--- begin ---

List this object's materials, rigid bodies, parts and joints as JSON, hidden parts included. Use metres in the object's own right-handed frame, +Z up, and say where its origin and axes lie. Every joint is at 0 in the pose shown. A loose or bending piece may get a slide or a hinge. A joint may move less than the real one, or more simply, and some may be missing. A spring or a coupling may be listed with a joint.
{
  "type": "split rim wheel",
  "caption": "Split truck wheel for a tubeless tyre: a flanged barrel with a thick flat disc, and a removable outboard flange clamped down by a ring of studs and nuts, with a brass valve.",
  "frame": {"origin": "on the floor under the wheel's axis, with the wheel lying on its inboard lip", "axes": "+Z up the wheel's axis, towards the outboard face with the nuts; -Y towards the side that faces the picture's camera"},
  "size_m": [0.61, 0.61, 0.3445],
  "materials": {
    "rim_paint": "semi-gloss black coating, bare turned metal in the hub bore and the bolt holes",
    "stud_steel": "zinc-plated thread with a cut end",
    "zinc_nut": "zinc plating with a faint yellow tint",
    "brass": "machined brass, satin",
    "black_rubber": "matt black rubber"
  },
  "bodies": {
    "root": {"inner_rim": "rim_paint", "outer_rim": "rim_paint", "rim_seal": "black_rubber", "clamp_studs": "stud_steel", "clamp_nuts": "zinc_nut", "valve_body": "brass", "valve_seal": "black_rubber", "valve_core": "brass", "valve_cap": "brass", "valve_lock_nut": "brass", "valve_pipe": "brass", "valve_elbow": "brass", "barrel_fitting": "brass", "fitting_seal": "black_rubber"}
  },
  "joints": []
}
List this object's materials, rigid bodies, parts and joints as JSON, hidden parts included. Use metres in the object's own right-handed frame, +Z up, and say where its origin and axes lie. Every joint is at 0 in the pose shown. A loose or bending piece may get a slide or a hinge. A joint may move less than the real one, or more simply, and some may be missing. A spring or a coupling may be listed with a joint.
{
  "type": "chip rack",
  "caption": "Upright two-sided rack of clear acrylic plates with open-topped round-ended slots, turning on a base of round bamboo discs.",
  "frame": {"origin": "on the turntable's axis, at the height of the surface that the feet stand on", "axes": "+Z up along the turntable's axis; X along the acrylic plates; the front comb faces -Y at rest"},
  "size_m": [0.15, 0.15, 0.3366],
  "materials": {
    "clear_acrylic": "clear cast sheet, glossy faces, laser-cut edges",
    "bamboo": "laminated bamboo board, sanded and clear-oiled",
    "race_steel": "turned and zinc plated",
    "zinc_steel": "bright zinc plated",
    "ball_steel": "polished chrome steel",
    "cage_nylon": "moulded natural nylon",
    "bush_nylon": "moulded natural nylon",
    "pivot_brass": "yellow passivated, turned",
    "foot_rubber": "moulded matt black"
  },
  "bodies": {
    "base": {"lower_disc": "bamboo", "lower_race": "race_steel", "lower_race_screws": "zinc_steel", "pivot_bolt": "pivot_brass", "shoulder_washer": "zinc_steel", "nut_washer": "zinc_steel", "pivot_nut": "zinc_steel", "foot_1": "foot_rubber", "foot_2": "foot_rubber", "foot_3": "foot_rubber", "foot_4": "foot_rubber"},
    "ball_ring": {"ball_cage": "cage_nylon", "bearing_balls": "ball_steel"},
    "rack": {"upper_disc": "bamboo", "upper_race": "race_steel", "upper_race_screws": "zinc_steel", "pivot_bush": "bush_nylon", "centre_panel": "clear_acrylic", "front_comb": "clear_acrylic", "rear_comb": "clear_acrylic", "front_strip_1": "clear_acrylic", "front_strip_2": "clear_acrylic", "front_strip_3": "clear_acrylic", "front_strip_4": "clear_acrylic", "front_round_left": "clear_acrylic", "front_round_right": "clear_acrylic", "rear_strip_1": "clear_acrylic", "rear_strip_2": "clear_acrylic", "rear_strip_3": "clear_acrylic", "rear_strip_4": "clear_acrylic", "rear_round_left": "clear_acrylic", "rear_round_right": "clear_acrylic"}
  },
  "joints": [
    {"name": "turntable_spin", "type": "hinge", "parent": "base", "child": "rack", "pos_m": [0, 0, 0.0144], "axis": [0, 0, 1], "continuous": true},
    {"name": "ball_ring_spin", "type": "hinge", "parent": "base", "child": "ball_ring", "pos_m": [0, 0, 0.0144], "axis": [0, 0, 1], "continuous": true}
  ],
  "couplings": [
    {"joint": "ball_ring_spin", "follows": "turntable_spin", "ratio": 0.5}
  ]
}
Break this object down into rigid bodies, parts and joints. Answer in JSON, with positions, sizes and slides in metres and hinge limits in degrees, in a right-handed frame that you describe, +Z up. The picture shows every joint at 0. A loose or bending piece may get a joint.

--- end ---

**WRITTEN EXERCISE**
Restate each of the entries above verbatim.

**RESPONSE BELOW**
List this object's materials, rigid bodies, parts and joints as JSON, hidden parts included. Use metres in the object's own right-handed frame, +Z up, and say where its origin and axes lie. Every joint is at 0 in the pose shown. A loose or bending piece may get a slide or a hinge. A joint may move less than the real one, or more simply, and some may be missing. A spring or a coupling may be listed with a joint.
{
  "type": "split rim wheel",
  "caption": "Split truck wheel for a tubeless tyre: a flanged barrel with a thick flat disc, and a removable outboard flange clamped down by a ring of studs and nuts, with a brass valve.",
  "frame": {"origin": "on the floor under the wheel's axis, with the wheel lying on its inboard lip", "axes": "+Z up the wheel's axis, towards the outboard face with the nuts; -Y towards the side that faces the picture's camera"},
  "size_m": [0.61, 0.61, 0.3445],
  "materials": {
    "rim_paint": "semi-gloss black coating, bare turned metal in the hub bore and the bolt holes",
    "stud_steel": "zinc-plated thread with a cut end",
    "zinc_nut": "zinc plating with a faint yellow tint",
    "brass": "machined brass, satin",
    "black_rubber": "matt black rubber"
  },
  "bodies": {
    "root": {"inner_rim": "rim_paint", "outer_rim": "rim_paint", "rim_seal": "black_rubber", "clamp_studs": "stud_steel", "clamp_nuts": "zinc_nut", "valve_body": "brass", "valve_seal": "black_rubber", "valve_core": "brass", "valve_cap": "brass", "valve_lock_nut": "brass", "valve_pipe": "brass", "valve_elbow": "brass", "barrel_fitting": "brass", "fitting_seal": "black_rubber"}
  },
  "joints": []
}
List this object's materials, rigid bodies, parts and joints as JSON, hidden parts included. Use metres in the object's own right-handed frame, +Z up, and say where its origin and axes lie. Every joint is at 0 in the pose shown. A loose or bending piece may get a slide or a hinge. A joint may move less than the real one, or more simply, and some may be missing. A spring or a coupling may be listed with a joint.
{
  "type": "chip rack",
  "caption": "Upright two-sided rack of clear acrylic plates with open-topped round-ended slots, turning on a base of round bamboo discs.",
  "frame": {"origin": "on the turntable's axis, at the height of the surface that the feet stand on", "axes": "+Z up along the turntable's axis; X along the acrylic plates; the front comb faces -Y at rest"},
  "size_m": [0.15, 0.15, 0.3366],
  "materials": {
    "clear_acrylic": "clear cast sheet, glossy faces, laser-cut edges",
    "bamboo": "laminated bamboo board, sanded and clear-oiled",
    "race_steel": "turned and zinc plated",
    "zinc_steel": "bright zinc plated",
    "ball_steel": "polished chrome steel",
    "cage_nylon": "moulded natural nylon",
    "bush_nylon": "moulded natural nylon",
    "pivot_brass": "yellow passivated, turned",
    "foot_rubber": "moulded matt black"
  },
  "bodies": {
    "base": {"lower_disc": "bamboo", "lower_race": "race_steel", "lower_race_screws": "zinc_steel", "pivot_bolt": "pivot_brass", "shoulder_washer": "zinc_steel", "nut_washer": "zinc_steel", "pivot_nut": "zinc_steel", "foot_1": "foot_rubber", "foot_2": "foot_rubber", "foot_3": "foot_rubber", "foot_4": "foot_rubber"},
    "ball_ring": {"ball_cage": "cage_nylon", "bearing_balls": "ball_steel"},
    "rack": {"upper_disc": "bamboo", "upper_race": "race_steel", "upper_race_screws": "zinc_steel", "pivot_bush": "bush_nylon", "centre_panel": "clear_acrylic", "front_comb": "clear_acrylic", "rear_comb": "clear_acrylic", "front_strip_1": "clear_acrylic", "front_strip_2": "clear_acrylic", "front_strip_3": "clear_acrylic", "front_strip_4": "clear_acrylic", "front_round_left": "clear_acrylic", "front_round_right": "clear_acrylic", "rear_strip_1": "clear_acrylic", "rear_strip_2": "clear_acrylic", "rear_strip_3": "clear_acrylic", "rear_strip_4": "clear_acrylic", "rear_round_left": "clear_acrylic", "rear_round_right": "clear_acrylic"}
  },
  "joints": [
    {"name": "turntable_spin", "type": "hinge", "parent": "base", "child": "rack", "pos_m": [0, 0, 0.0144], "axis": [0, 0, 1], "continuous": true},
    {"name": "ball_ring_spin", "type": "hinge", "parent": "base", "child": "ball_ring", "pos_m": [0, 0, 0.0144], "axis": [0, 0, 1], "continuous": true}
  ],
  "couplings": [
    {"joint": "ball_ring_spin", "follows": "turntable_spin", "ratio": 0.5}
  ]
}
Break this object down into rigid bodies, parts and joints. Answer in JSON, with positions, sizes and slides in metres and hinge limits in degrees, in a right-handed frame that you describe, +Z up. The picture shows every joint at 0. A loose or bending piece may get a joint.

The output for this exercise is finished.